A key difference between interim ministers and settled or installed pastors (different denominations have different terms) is that the former tend to be in a contractual relationship with a congregation while the latter tend to be in a covenantal one. What’s the difference? A contract is more definite, with clear specifications about tasks and timing. A contract spells out the work to be done, the services to be rendered and frames it within a definite time period. A covenant is more open-ended. A long-term pastor with whom I recently visited spoke of the four congregations he had served. “I thought you’d been here 28 years,” I said, surprised by his comment. “Yes,” he smiled, “but I have served at least four different congregations in that time. The church is always changing.” In that more covenantal relationship the expectations are not—and cannot—be wholly prescribed or defined. Both pastor and congregation will adapt and change, engaging opportunities and challenges that were unforeseen earlier.
But there is tremendous value in the more contractual relationship with an interim. The contract may specify things like “skills in conflict resolution” and focused work to address and resolve a festering conflict. Or it may call for doing a congregational assessment or developing a system for evaluation of personnel. Mead was certainly right that there are pastors for whom the more focused, short-term work of an interim is a good fit for their gifts and temperament. The church really does need such leaders, who sometimes will be called on to function as troubleshooters. There are some congregations where simply calling or sending in a new pastor is an exercise in futility. Someone needs to address some hard issues first. A good, skilled and thick-skinned interim (with a contract) can do that.
There are such conflicted or traumatized congregations that need a special kind of interim. For most, however, the work as I’ve suggested is not just to change the pastor but to change, or at least help congregations, prepare for faithful change in the culture of the congregation itself.
If interim ministry isn’t the only option or the best one for every situation, what are some other models? Some congregations, typically larger and/or ethnic congregations have had success with the pastoral succession model of transition. In a pastoral succession, the new pastor is called before the incumbent leaves. There may be a time of overlap or not. But the incumbent blesses his or her successor, gives them his or her support and gets out of the way. This is often a good fit for larger congregations where the outgoing minister is retiring and if that person is responsible about minding his or her boundaries. A variation on this theme is the church that calls someone as an Associate Pastor, preparing that person over the next several years to succeed the outgoing lead minister. Again, these models tend to be limited to larger congregations.
The interim minister role and model remains, as Loren Mead, puts it “a really important, valuable resource to the churches. Smart judicatories and smart church systems will develop a cadre of really first-class interim pastors.” But the larger context has changed. The task is not just to successfully change ministers—although that is important.
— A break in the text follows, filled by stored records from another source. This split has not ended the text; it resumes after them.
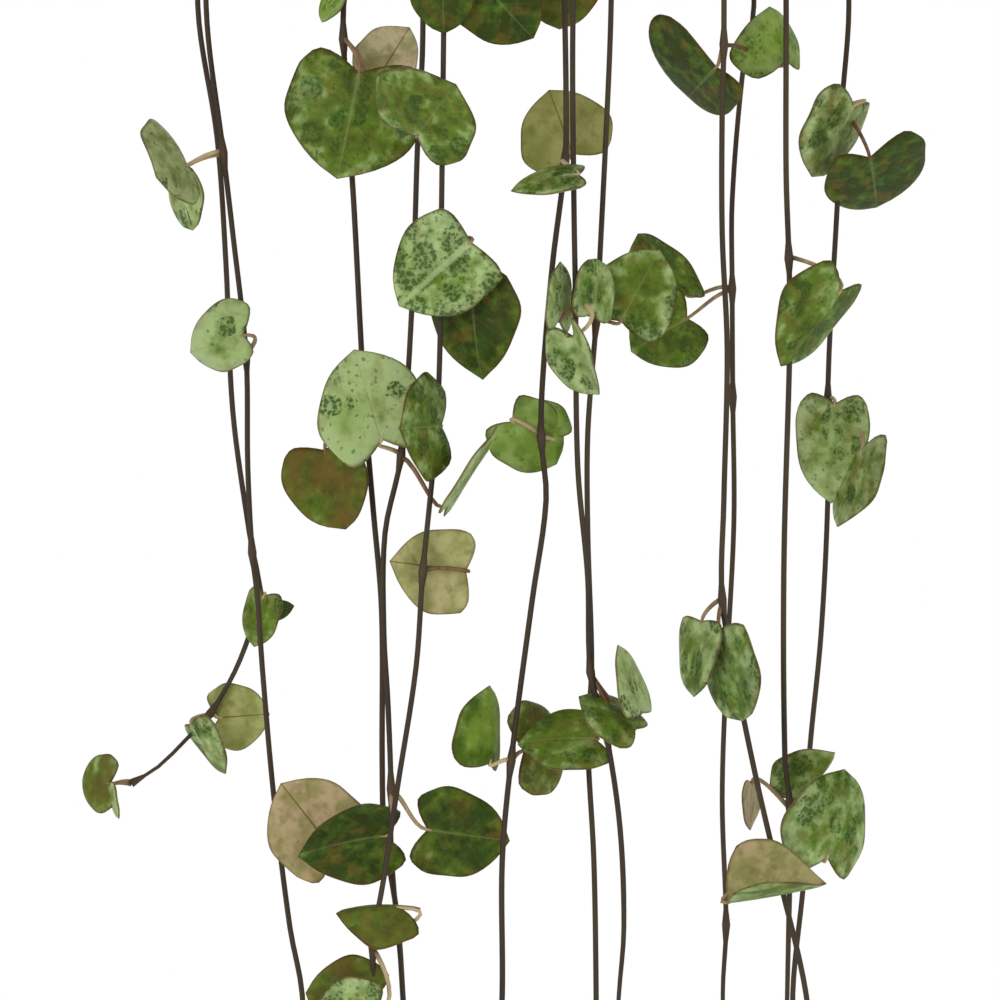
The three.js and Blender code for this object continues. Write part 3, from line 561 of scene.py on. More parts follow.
    ], [[20, 60]]),
    strand("strand_12", 58.3, 25.5, 25.5, [[32, 40], [68, -40]], [
        bend(58.3, 1),
        node(57, 19.5,
            leaf(59, 19.2, 52.2, 32, 0, -57, 6, "grey", fold=-2, bow=3, lobe=0.14, point=0.5, curl=6,
                dark=0.34, spots=0.4, stalk=0.1),
            leaf(61.8, 28.6, 64.2, 38.8, -52, -8, 8, "dark", wide=0.92, skew=-0.1, dark=1, stalk=0.9)),
        bend(56.2, 37), bend(54.9, 60),
        node(54.5, 72,
            leaf(55.7, 72.7, 53.4, 90, 8, 28, 4, "grey", wide=0.66, lobe=0.1, dark=0.24, spots=0.3,
                young=0.15, behind=2),
            leaf(60.3, 81, 55.2, 94.2, 0, 68, 9, "grey", lobe=0.28, fold=0, curl=8, dark=0.34,
                spots=0.15)),
        bend(54.5, 90), bend(53.3, 114), bend(51.1, 137), bend(50.2, 158), bend(48.2, 179),
    ], [[22, -30], [46, 60]]),
]

# name, bearing round the pot, and the leaves beside it
shortStrands = [
    ["strand_13", 92, [[26, 30], [58, -35], [84, 20]]],
    ["strand_14", 122, [[34, -30], [66, 35]]],
    ["strand_15", 139, [[28, 25], [60, -30], [90, 30]]],
    ["strand_16", 180, [[40, -35], [72, 30]]],
    ["strand_17", 3, [[24, -35], [54, 40], [80, -20]]],
    ["strand_18", 71, [[38, 30], [74, -35]]],
]


def overRim(name, angle, seed):
    # out of the soil and over the rim, as shares of the rim's ring and heights; some have a leaf
    # over the soil
    root = habit["roots"][seed % 2]
    crest = pot["top"] + habit["crest"]
    profile = [
        (root, soilTop - 8),
        (root, soilTop + 4),
        (root + 0.07, soilTop + 10),
        (0.78, crest + 1),
        (0.945, crest + 0.1),
        (0.985, crest - 0.4),
        (1, crest - 2.4),
        (1, pot["top"] - 12),
    ]
    out = Vector((math.cos(angle), math.sin(angle), 0))
    route = [point(out * (part * habit["ring"]) + upward * z) for part, z in profile]
    if name in habit["crowned"]:
        route[2]["leaves"].append(crownLeaf(angle, seed))
    return route


def planSpread(depth):
    # a strand further back is spread a little wider
    return (viewer["distance"] + depth) / viewer["plan"]


def seenAt(x, depth, drop):
    spread = planSpread(depth)
    z = footTop - viewer["drop"] - (drop - viewer["drop"]) * spread
    return Vector((viewer["x"] + (x - viewer["x"]) * spread, depth, z))


def seenLeaf(one, depth):
    spread = planSpread(depth)
    offset = Vector((one["offset"].x * spread, one["offset"].y, one["offset"].z * spread))
    return {**one, "length": one["length"] * spread, "offset": offset}


def leavesAt(outward, seed, drop, swing, pair=None):
    # one leaf, or a small pair at the growing tip
    swings = [swing] if pair is None else [swing, swing + pair]
    size = 1.0 if pair is None else habit["tipShare"]
    return [swungLeaf(outward, turn, seed + drop + 9 * n, size) for n, turn in enumerate(swings)]


def layOut(one, seed):
    outward = math.atan2(one["rim"][1], one["rim"][0])
    route = overRim(one["name"], outward, seed)
    rimPoint = route[-1]["at"]
    first = one["points"][0]
    end = seenAt(first["x"], one["depth"], first["drop"])
    for drop, swing in one["beside"]:
        z = pot["top"] - drop
        at = rimPoint.lerp(end, (rimPoint.z - z) / (rimPoint.z - end.z))
        route.append(point(at, leavesAt(outward, seed, drop, swing), True))
    for p in one["points"]:
        leaves = [seenLeaf(each, one["depth"]) for each in p["leaves"]]
        route.append(point(seenAt(p["x"], one["depth"], p["drop"]), leaves, p["swollen"]))
    last = route[-1]["at"]
    for k, (drop, swing) in enumerate(one["tail"]):
        pair = 180 if k + 1 == len(one["tail"]) else None
        sway = share(-habit["sway"], habit["sway"], draw(seed + drop))
        at = last + Vector((sway, sway / 2, -drop))
        route.append(point(at, leavesAt(outward, seed, drop, swing, pair), True))
    return route


def layOutShort(name, angle, beside, seed):
    outward = math.radians(angle)
    route = overRim(name, outward, seed)
    foot = route[-1]["at"]
    for k, (drop, swing) in enumerate(beside):
        pair = -75 if k + 1 == len(beside) else None
        at = Vector((foot.x, foot.y, pot["top"] - drop))
        route.append(point(at, leavesAt(outward, seed, drop, swing, pair), True))
    return route


def smoothPath(points, spacing):
    # a soft curve through the points, sampled at about the spacing
    found = []
    for i in range(len(points) - 1):
        a, b, c, d = (points[min(max(k, 0), len(points) - 1)] for k in range(i - 1, i + 3))
        length = (c - b).length
        first = (c - a).normalized() * length * 0.33  # a third of the way keeps the curve even
        second = (d - b).normalized() * length * 0.33
        count = max(2, round(length / spacing))
        found += [bezier(b, b + first, c - second, c, k / count) for k in range(count)]
    return found + [points[-1].copy()]


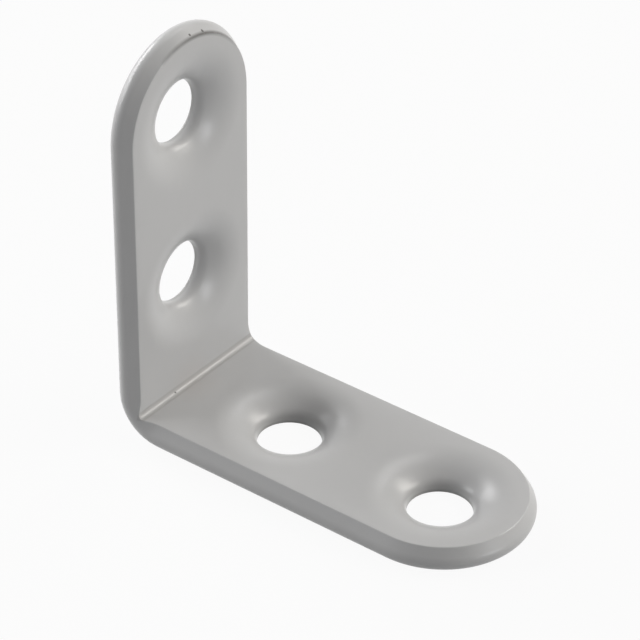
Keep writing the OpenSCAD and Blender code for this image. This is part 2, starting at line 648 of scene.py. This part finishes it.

It is, at least often, to help congregations make shifts in the culture of the congregation itself in order to be vital in a post-Christendom time and society.
Discussion Questions
- The original research that led to the creation of interim ministry as a distinct profession suggested that the period between settled pastors is—at least potentially—a particularly fruitful time in the life of a congregation. Does that seem right to you? Why or why not?
- Interim ministry, as we know it, was developed on the basis of research done in the late 1960s and early 1970s. Compare and contrast that period of time with the present. What are some of the big changes in society in these forty years? What are some big changes for congregations?
- What situations do you think really need or can benefit from a skilled interim? Are there other situations that do not require the skills of an interim, but some other method or way forward? What might that be?
- How do you imagine the work of an interim needs to be different in different sized congregations?
- The author suggests six tasks for interim ministers in this new time. Which one strikes you as the most interesting or surprising? What one task might you add to this list?